Although he opposes strict forms of rent control, Dienstfrey praises its features that partially prevent landlords from gouging tenants and from undertaking unjust evictions. Then he oh-so-delicately suggests phasing it out, while keeping protections, of course, for the elderly, the disabled, and the very poor.

This could be done, he suggests, by allowing rents to increase by 4 to 7 percent a year, which would provide landlords with an incentive to maintain their properties and to keep apartments on the rental market, as opposed to selling them as condominiums. Elderly, fixed-income, and impoverished tenants could be protected from unaffordable increases with subsidies from a pool funded by city fees on new construction and a gross receipts tax on landlords, he says. When a sitting tenant vacates an apartment, it would be permanently removed from rent control. Protections against unjust evictions would remain in place.
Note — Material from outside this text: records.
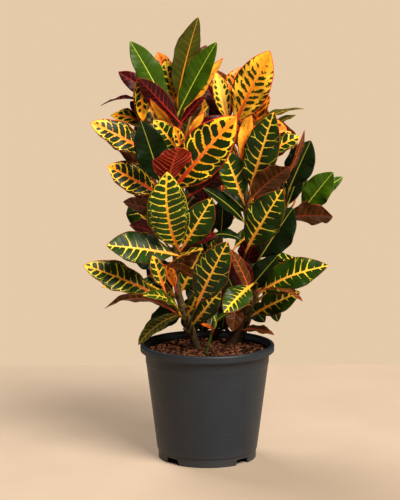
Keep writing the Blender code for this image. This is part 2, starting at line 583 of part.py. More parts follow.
def stem_tubes(paths, spare=0.0):
    """Each stem's tube with its straight end in the soil."""
    made = {}
    for name, (_points, (low, high), sides) in STEMS.items():
        x, y, foot = paths[name][0]
        path = np.vstack([[x, y, ROOT_Z], [x, y, foot + 5.5], paths[name][1:]])
        share = np.clip((path[:, 2] - foot) / (path[-1][2] - foot), 0, 1)
        made[name] = tube(path, low + (high - low) * share + spare, sides)
    return made


def stubs(paths):
    """The short cut-off shoots, each rooted in its stem's axis and sagging a little in the middle."""
    made = []
    for stem, height, end, radius in STUBS:
        root = stem_point(paths[stem], height)
        path = np.array([root, 0.5 * (root + np.array(end)) + (0, 0, -2), end], float)
        made.append((stem, tube(path, (radius, radius, radius), 6)))
    return made


# ---- turned shapes ---------------------------------------------------------------------------------
def turned(profile, segments):
    """A closed profile turned about the axis, in triangles. A point on the axis becomes one point."""
    points, rows = [], []
    turn = 2 * math.pi * (np.arange(segments) + 0.5) / segments
    for r, z in profile:
        many = segments if r else 1
        rows.append([len(points) + k % many for k in range(segments)])
        points += [(r * math.cos(a), r * math.sin(a), z) for a in turn[:many]]
    faces = []
    for low, high in zip(rows, rows[1:] + rows[:1]):
        for k in range(segments):
            m = (k + 1) % segments
            faces += [(low[k], low[m], high[m]), (low[k], high[m], high[k])]
    faces = [f for f in faces if len(set(f)) == 3]
    points = np.array(points, float)
    return points, facing_out(points, faces)


def pot_profile():
    """The pot's section: foot, straight wall, collar, rolled rim, then down the inside to the floor."""
    inside = COLLAR_LOW_RADIUS - WALL
    return [
        (FOOT_RADIUS, 0.0),
        (FOOT_RADIUS, FOOT_HEIGHT - 0.6),
        (BODY_BASE_RADIUS, FOOT_HEIGHT + 1.2),
        (COLLAR_LOW_RADIUS, COLLAR_Z - 1.5),
        (COLLAR_RADIUS, COLLAR_Z),
        (COLLAR_RADIUS + 0.5, COLLAR_TOP_Z),
        (RIM_RADIUS - RIM_LIP, COLLAR_TOP_Z + 1.0),
        (RIM_RADIUS - RIM_LIP, RIM_UNDER_Z),
        (RIM_RADIUS - 0.4, RIM_UNDER_Z),
        (RIM_RADIUS, RIM_UNDER_Z + 1.2),
        (RIM_RADIUS, RIM_TOP_Z - 3.0),
        (RIM_RADIUS - 0.9, RIM_TOP_Z - 1.0),
        (RIM_RADIUS - 2.8, RIM_TOP_Z),
        (RIM_INNER_RADIUS + 1.4, RIM_TOP_Z - 0.3),
        (RIM_INNER_RADIUS, RIM_TOP_Z - 2.2),
        (COLLAR_RADIUS + 0.5 - WALL, COLLAR_TOP_Z - 1.0),
        (COLLAR_RADIUS - WALL, COLLAR_Z + 1.0),
        (inside, COLLAR_Z - 3.0),
        (BODY_BASE_RADIUS - WALL, FOOT_HEIGHT + 2.0),
        (BODY_BASE_RADIUS - WALL - 1.5, FLOOR_Z + WALL),
        (0.0, FLOOR_Z + WALL),
        (0.0, FLOOR_Z),
        (FOOT_RADIUS - WALL - 0.6, FLOOR_Z),
        (FOOT_RADIUS - WALL, 0.0),
    ]


def guard_profile():
    """The space round the pot's rim and over the bark that the leaves stay out of."""
    outside = RIM_RADIUS + GUARD_MARGIN
    inside = RIM_INNER_RADIUS - GUARD_MARGIN
    return [
        (0.0, SOIL_Z + GUARD_RISE),
        (inside, SOIL_Z + GUARD_RISE),
        (inside, RIM_TOP_Z + GUARD_MARGIN),
        (outside, RIM_TOP_Z + GUARD_MARGIN),
        (outside, ROOT_Z),
        (0.0, ROOT_Z),
    ]


# ---- meshes ----------------------------------------------------------------------------------------
def add_mesh(name, points, faces):
    """An object with these points, given in millimetres, and faces."""
    mesh = bpy.data.meshes.new(name)
    mesh.from_pydata((np.asarray(points) * MM).tolist(), [], [tuple(f) for f in faces])
    mesh.validate()
    made = bpy.data.objects.new(name, mesh)
    bpy.context.scene.collection.objects.link(made)
    return made


def add_primitive(name, operator, matrix, **settings):
    """An object holding one of bmesh's primitives, placed by the matrix, in millimetres."""
    shell = bmesh.new()
    operator(shell, matrix=Matrix.Scale(MM, 4) @ matrix, **settings)
    mesh = bpy.data.meshes.new(name)
    shell.to_mesh(mesh)
    shell.free()
    made = bpy.data.objects.new(name, mesh)
    bpy.context.scene.collection.objects.link(made)
    return made


def rod(name, x, y, low, high, radius, sides):
    """A plain upright cylinder."""
    place = Matrix.Translation(Vector((x, y, 0.5 * (low + high))))
    return add_primitive(
        name, bmesh.ops.create_cone, place,
        cap_ends=True, segments=sides, radius1=radius, radius2=radius, depth=high - low,
    )


def notch(name, azimuth):
    """A block across the foot ring, narrower at its top, turned to this azimuth."""
    depth, low = 12.0, -1.0
    place = Matrix.Rotation(math.radians(azimuth), 4, "Z")
    place = place @ Matrix.Translation(Vector((FOOT_RADIUS, 0.0, 0.5 * (low + NOTCH_HEIGHT))))
    place = place @ Matrix.Diagonal(Vector((depth, NOTCH_WIDTH, NOTCH_HEIGHT - low, 1.0)))
    block = add_primitive(name, bmesh.ops.create_cube, place, size=1.0)
    turn = Vector((*around(azimuth + 90.0), 0.0))
    for vertex in block.data.vertices:
        if vertex.co.z > 0:
            vertex.co -= turn * vertex.co.dot(turn) * (1.0 - NOTCH_TAPER)
    return block


def combine(target, pieces, operation):
    """One Boolean of the target with all the pieces, applied, and the pieces removed."""
    group = bpy.data.collections.new(target.name + "_pieces")
    bpy.context.scene.collection.children.link(group)
    for piece in pieces:
        group.objects.link(piece)
        bpy.context.scene.collection.objects.unlink(piece)
    step = target.modifiers.new("combine", "BOOLEAN")
    step.operation = operation
    step.operand_type = "COLLECTION"
    step.collection = group
    step.solver = "MANIFOLD"
    bpy.context.view_layer.update()
    mesh = bpy.data.meshes.new_from_object(target.evaluated_get(bpy.context.evaluated_depsgraph_get()))
    target.modifiers.clear()
    target.data = mesh
    mesh.name = target.name
    for piece in pieces:
        bpy.data.objects.remove(piece, do_unlink=True)
    bpy.data.collections.remove(group)


def finish(target, colour, roughness):
    """The object's own Principled material, and smooth shading with its corners kept sharp."""
    look = bpy.data.materials.new(target.name + "_finish")
    look.use_nodes = True
    shader = look.node_tree.nodes["Principled BSDF"]
    shader.inputs["Base Color"].default_value = (*colour, 1.0)
    shader.inputs["Roughness"].default_value = roughness
    target.data.materials.clear()
    target.data.materials.append(look)
    target.data.shade_smooth()
    target.data.set_sharp_from_angle(angle=math.radians(35.0))


# ---- nodes -----------------------------------------------------------------------------------------
def build_pot():
    """The tapered pot: foot ring with notches, raised drained floor, straight wall, collar, rolled rim."""
    pot = add_mesh("pot", *turned(pot_profile(), POT_SEGMENTS))
    cuts = [notch(f"notch_{k}", azimuth) for k, azimuth in enumerate(NOTCH_AZIMUTHS)]
    for k, azimuth in enumerate(DRAIN_AZIMUTHS):
        x, y = around(azimuth, DRAIN_RING)
        cuts.append(rod(f"drain_{k}", x, y, FLOOR_Z - 2, FLOOR_Z + WALL + 2, DRAIN_RADIUS, 10))
    combine(pot, cuts, "DIFFERENCE")
    finish(pot, POT_COLOUR, 0.5)


def soil_height(x, y):
    """The top of the bark: a low mound with lumps from four crossed waves."""
    r = np.hypot(x, y)
    lumps = (
        np.sin(x * 0.31 + 1.3) * np.sin(y * 0.27 + 0.4)
        + 0.8 * np.sin(x * 0.53 - y * 0.41 + 2.1) * np.sin(y * 0.62 + x * 0.22)
    )
    return SOIL_Z + SOIL_MOUND * (1 - (r / RIM_INNER_RADIUS) ** 2) + CHIP_RELIEF * lumps


def soil_radius(z):
    """The bark's radius at this height: the pot's inside, less the gap, inside the flats of its wall."""
    inside = COLLAR_LOW_RADIUS - WALL
    zs = (FOOT_HEIGHT + 2.0, COLLAR_Z - 3.0, COLLAR_Z + 1.0, COLLAR_TOP_Z - 1.0)
    rs = (BODY_BASE_RADIUS - WALL, inside, COLLAR_RADIUS - WALL, COLLAR_RADIUS + 0.5 - WALL)
    return float(np.interp(z, zs, rs)) * math.cos(math.pi / POT_SEGMENTS) - SOIL_GAP


def build_soil(paths):
    """The potting bark: a lumpy top, sides that follow the wall, and a plain hole for each stem."""
    floor = FLOOR_Z + WALL + 0.4
    levels = [(soil_radius(SOIL_Z) * i / SOIL_RINGS, None) for i in range(1, SOIL_RINGS)]
    levels.append((soil_radius(SOIL_Z), SOIL_Z - SOIL_EDGE_DROP))
    levels.append((soil_radius(COLLAR_Z - 3.0), COLLAR_Z - 3.0))
    levels.append((soil_radius(FOOT_HEIGHT + 3.0), FOOT_HEIGHT + 3.0))
    levels.append((soil_radius(FOOT_HEIGHT + 3.0) - WALL, floor))
    points, rows = [], []
    for i, (r, z) in enumerate(levels):
        half_step = 0.5 * (i % 2 == 0 and i < SOIL_RINGS)
        turn = 2 * math.pi * (np.arange(SOIL_SEGMENTS) + half_step) / SOIL_SEGMENTS
        x, y = r * np.cos(turn), r * np.sin(turn)
        heights = soil_height(x, y) if z is None else np.full(SOIL_SEGMENTS, z)
        rows.append(range(len(points), len(points) + SOIL_SEGMENTS))
        points += list(zip(x, y, heights))
    top, bottom = len(points), len(points) + 1
    points += [(0, 0, float(soil_height(0.0, 0.0))), (0, 0, floor)]
    faces = []
    for k in range(SOIL_SEGMENTS):
        m = (k + 1) % SOIL_SEGMENTS
        faces += [(top, rows[0][m], rows[0][k]), (bottom, rows[-1][k], rows[-1][m])]
        for low, high in zip(rows, rows[1:]):
            faces += [(low[k], low[m], high[m]), (low[k], high[m], high[k])]
    soil = add_mesh("soil", points, facing_out(points, faces))
    holes = []
    for name, (_points, (low, _high), sides) in STEMS.items():
        x, y = paths[name][0][:2]
        radius = (low + HOLE_GAP) / math.cos(math.pi / (2 * sides))
        holes.append(rod(name + "_hole", x, y, ROOT_Z - 0.5, SOIL_Z + 20, radius, 2 * sides))
    combine(soil, holes, "DIFFERENCE")
    finish(soil, BARK_COLOUR, 0.95)


def build_stems(paths, leaves):
    """Each stem with its stubs and leaves fused into one solid."""
    cut_ends = stubs(paths)
    for name, (points, faces) in stem_tubes(paths).items():
        stem = add_mesh(name, points, faces)
        pieces = [add_mesh(f"{name}_stub_{k}", *s) for k, (n, s) in enumerate(cut_ends) if n == name]
        for leaf in leaves:
            if leaf.stem == name:
                pieces.append(add_mesh("leaf_" + leaf.name, *leaf.solid(root_of(leaf, paths[name]))))
        combine(stem, pieces, "UNION")
        finish(stem, LEAF_COLOUR if name != "seedling" else SHOOT_COLOUR, 0.35)


def stand_on_origin():
    """Hangs every node on an empty, placed so that the middle of the whole box is over the origin."""
    nodes = [o for o in bpy.context.scene.objects if o.type == "MESH"]
    points = []
    for node in nodes:
        co = np.empty(len(node.data.vertices) * 3)
        node.data.vertices.foreach_get("co", co)
        points.append(co.reshape(-1, 3))
    box = np.vstack(points)
    plant = bpy.data.objects.new("croton", None)
    plant.location = (*((box.min(axis=0) + box.max(axis=0))[:2] / -2), 0.0)
    bpy.context.scene.collection.objects.link(plant)
    for node in nodes:
        node.parent = plant


def main():
    """Builds the pot, the bark and the leafy stems."""
    for old in list(bpy.data.objects):
        bpy.data.objects.remove(old, do_unlink=True)
    paths = stem_paths()
    build_pot()
    build_soil(paths)
    build_stems(paths, place_leaves(paths))
    stand_on_origin()


if __name__ == "__main__":
    main()
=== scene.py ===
"""The looks of a potted croton: fine leaves, woody stems, potting bark, nursery pot and a plain studio.

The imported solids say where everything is. Each leaf is found again in its stem's solid, and its blade is
then worked out from the same formula on a much finer grid, with its veins, net and margin as a material
that follows the blade. Lengths in the tables are millimetres from the pot's axis at its base.
"""

import logging
import math
from dataclasses import dataclass, field, replace
from enum import Enum
from functools import cache
from typing import Iterator, Optional, Sequence, Union

import bpy
import numpy as np
from mathutils import Matrix, Vector
from mathutils.kdtree import KDTree

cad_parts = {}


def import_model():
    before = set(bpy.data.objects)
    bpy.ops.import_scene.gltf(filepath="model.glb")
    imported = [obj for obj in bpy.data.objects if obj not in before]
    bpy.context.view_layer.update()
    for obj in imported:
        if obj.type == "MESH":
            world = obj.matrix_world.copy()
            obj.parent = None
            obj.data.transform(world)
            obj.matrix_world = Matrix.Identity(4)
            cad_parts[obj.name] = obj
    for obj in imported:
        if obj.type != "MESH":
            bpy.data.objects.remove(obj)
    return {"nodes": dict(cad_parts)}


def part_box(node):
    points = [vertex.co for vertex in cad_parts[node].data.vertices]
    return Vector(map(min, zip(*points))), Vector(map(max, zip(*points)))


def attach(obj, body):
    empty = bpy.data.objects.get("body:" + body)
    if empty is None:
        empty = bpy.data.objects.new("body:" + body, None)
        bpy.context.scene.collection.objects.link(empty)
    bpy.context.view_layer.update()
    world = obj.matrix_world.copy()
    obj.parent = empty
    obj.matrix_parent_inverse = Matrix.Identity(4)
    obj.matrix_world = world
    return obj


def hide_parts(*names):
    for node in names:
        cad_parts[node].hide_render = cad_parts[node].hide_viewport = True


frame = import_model()

log = logging.getLogger("croton")
Array = np.ndarray
Arrays = dict[str, Array]
Triple = tuple[float, float, float]
Material = bpy.types.Material
Piece = bpy.types.Object
MM = 0.001

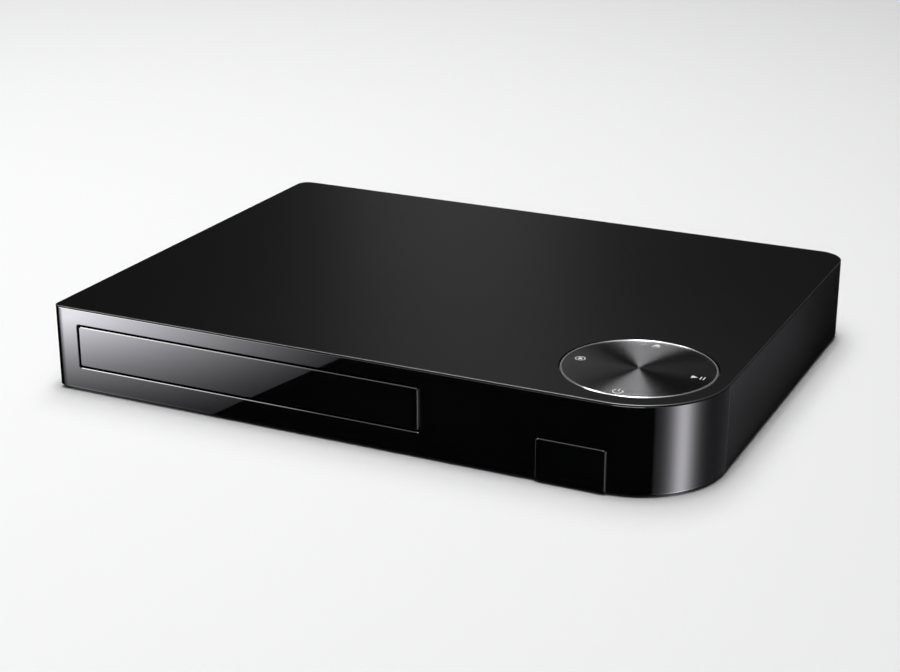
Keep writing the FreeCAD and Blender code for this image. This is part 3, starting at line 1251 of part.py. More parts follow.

At the same time, he adds, zoning and planning codes could be made more amenable to the building of new residential housing.

Dienstfrey's proposals would be anathema to San Francisco's respectable, radical advocates for tenant rights.

Yet W. Dennis Keating, Michael B. Teitz, and Andrejs Skaburskis are scholars who can certainly be described as having a liberal bent, and their take on rent control is not far removed from Dienstfrey's. In the concluding chapter of an anthology published by the Center for Urban Policy Research, Rent Control: Regulation and the Housing Market (1998), they collectively observe:

"Ultimately, housing in the United States will continue to be delivered through the private market. Finding ways to build alliances that could support moderate regulation while relaxing constraints on development might make more sense than fighting the same wars over and over again. Now may be a good time to rethink the possibilities of regulation, to see how it could be made more socially useful, instead of simply seeking to make controls more stringent or to abolish them.